The Moon Jae-in administration’s economic policy focused on stimulating growth through increased incomes in the first year. His “People First” slogan is now mordantly laughed at by the people.

Companies have turned reluctant about hiring as they cannot sack anyone until the retirement age of 60. So-called economic democratization has become a synonym for antimarket, anticorporate and pro-labor policies.

Production costs shot up due to hikes in the minimum wage, forced placements of non-salaried contract workers onto the permanent payroll and shortened workweeks. All of that discourages companies from hiring.

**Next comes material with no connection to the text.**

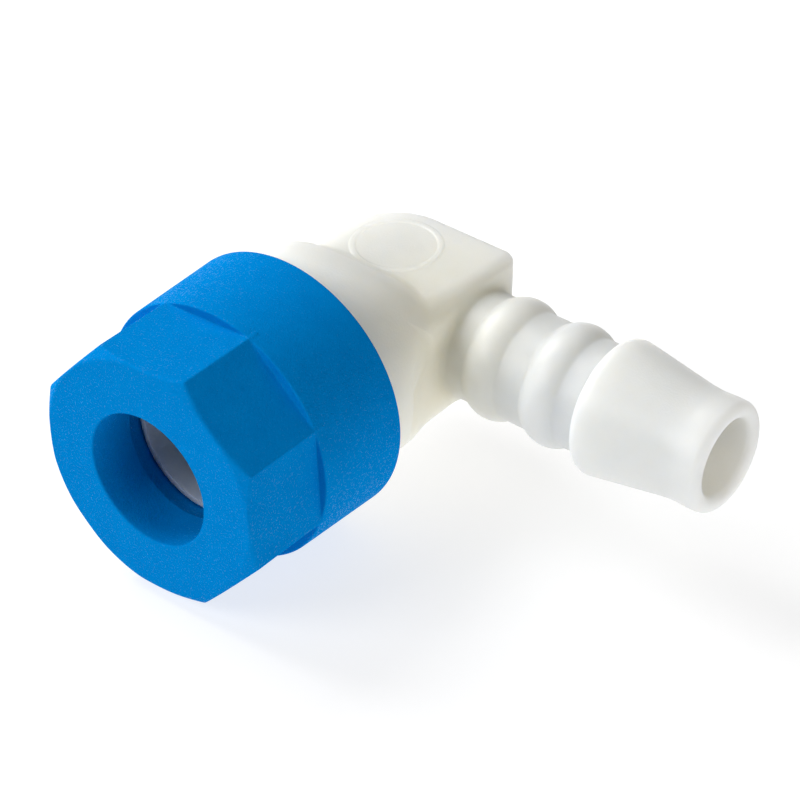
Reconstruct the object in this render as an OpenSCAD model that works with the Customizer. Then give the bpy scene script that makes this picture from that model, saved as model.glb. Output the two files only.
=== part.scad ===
// Push-to-connect pipe elbow: a round pipe port under a screwed union nut,
// turned through a right angle into a ribbed hose barb.
// Millimetres. The origin is the centre of the pipe port's mouth. The pipe
// leaves along -Y, the hose leaves along +X, and the flat pad faces +Z.

/* [Pipe] */
// Radius of the port's bore, for a pipe of 12 mm outside diameter
port_r = 6.15; // [6.05:0.05:6.25]
// Distance from the port's mouth to the hose barb's centre line
barb_y = 32.5; // [32:0.25:36]
// Depth at which the pipe meets its stop
stop_y = 25; // [24:0.25:26]

/* [Union nut] */
// Radius over the corners of the eight-sided grip
grip_corner_r = 12.05; // [12:0.05:12.3]
// Length of the eight-sided grip
grip_len = 8.55; // [8:0.05:9]
// Angle of the grip's first corner from the +X direction
grip_angle = 25.6; // [0:0.1:45]
// Radius of the chamfer circle on the front face
front_circle_r = 11.07; // [10.8:0.01:11.2]
// Depth of the front chamfer
front_chamfer = 0.75; // [0.5:0.05:1]
// Radius of the collar's front rim
collar_front_r = 12.02; // [12:0.01:12.2]
// Radius of the collar's rear rim
collar_rear_r = 12.28; // [12.2:0.01:12.5]
// Length of the whole nut
nut_len = 18; // [17.75:0.05:18.25]
// Depth at which the straight bore ends and the taper starts
taper_y = 4.5; // [4.25:0.05:4.6]

/* [Thread] */
// Pitch of the thread between the nut and the body
pitch = 1.5; // [1.4:0.05:1.55]
// Turns of the ridge inside the nut
nut_thread_turns = 2.5; // [1.5:0.25:2.5]
// Turns of the ridge on the body's sleeve
body_thread_turns = 2.25; // [1.5:0.25:2.25]
// Radius of the body's sleeve, at the root of its thread
sleeve_r = 9.05; // [9:0.01:9.1]

/* [Elbow body] */
// Radius of the shoulder behind the thread
shoulder_r = 10.35; // [10.3:0.01:10.4]
// Height of the flat pad above the centre lines
pad_z = 6.46; // [6.3:0.02:6.6]
// Depth of the underside below the centre lines
under_z = 5.6; // [5.5:0.05:6]
// Radius of the block's round end, at the outside of the turn
block_r = 5.85; // [5.6:0.05:5.9]
// Distance from the port's centre line to the barb's face
block_x = 9.2; // [9:0.05:9.4]
// Radius of the waterway behind the pipe stop
waterway_r = 4.25; // [4:0.05:4.4]

/* [Hose barb] */
// Radius of the barb's stem, for a hose of 10 mm bore
stem_r = 5.03; // [5:0.01:5.1]
// Radius over the two round ribs
rib_r = 5.65; // [5.5:0.01:5.8]
// Radius over the large cone's back rim
cone_r = 6.21; // [6.1:0.01:6.3]
// Distance from the port's centre line to the barb's tip
tip_x = 35.4; // [35:0.1:36]
// Radius of the waterway in the barb
barb_bore_r = 3.5; // [3.3:0.05:3.7]

/* [Hidden] */
$fn = 64;
eps = 0.01;
// Length of a cut that has to reach past any ring
past = 12;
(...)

Excessive intervention and control of the market has backfired. Students from China are often found working at convenience stores in Seoul as shopowners can only afford to hire foreign students at a cheaper rate due to spikes in the minimum wage. When the state meddles with prices, the market becomes distorted. Local students have lost part-time jobs as a result.

The last year was a “lost” one. If policies do not change, we may see the remaining four years of the Moon administration go down the drain as well. The external front has turned perilous with interest rates, the exchange rate and oil prices all turning higher.

When interest rates go up, debt financing will become more expensive for households, further dampening consumption. Apart from semiconductors, most exporters aren’t profitable at the current exchange rate. Oil prices hover above $80 per barrel. Economists warn the economy is at a downturn.

The Blue House says otherwise. It refuses to face the music or stop its bold experiment with so-called income-led growth. Few in the Blue House can mouth the words “competitiveness” or “labor reform.” When the global semiconductor boom fizzles, the reality of Korea Inc. will be bared.

At the current pace, the economy is headed for a lengthy stagnation or massive layoffs. The fundamentals are weakening, fatigued by the policy experiments. In order to not the waste the next years, the lost concepts of the market economy must be restored. Korea Inc. was built on markets, efficiency, free competition and international competitiveness.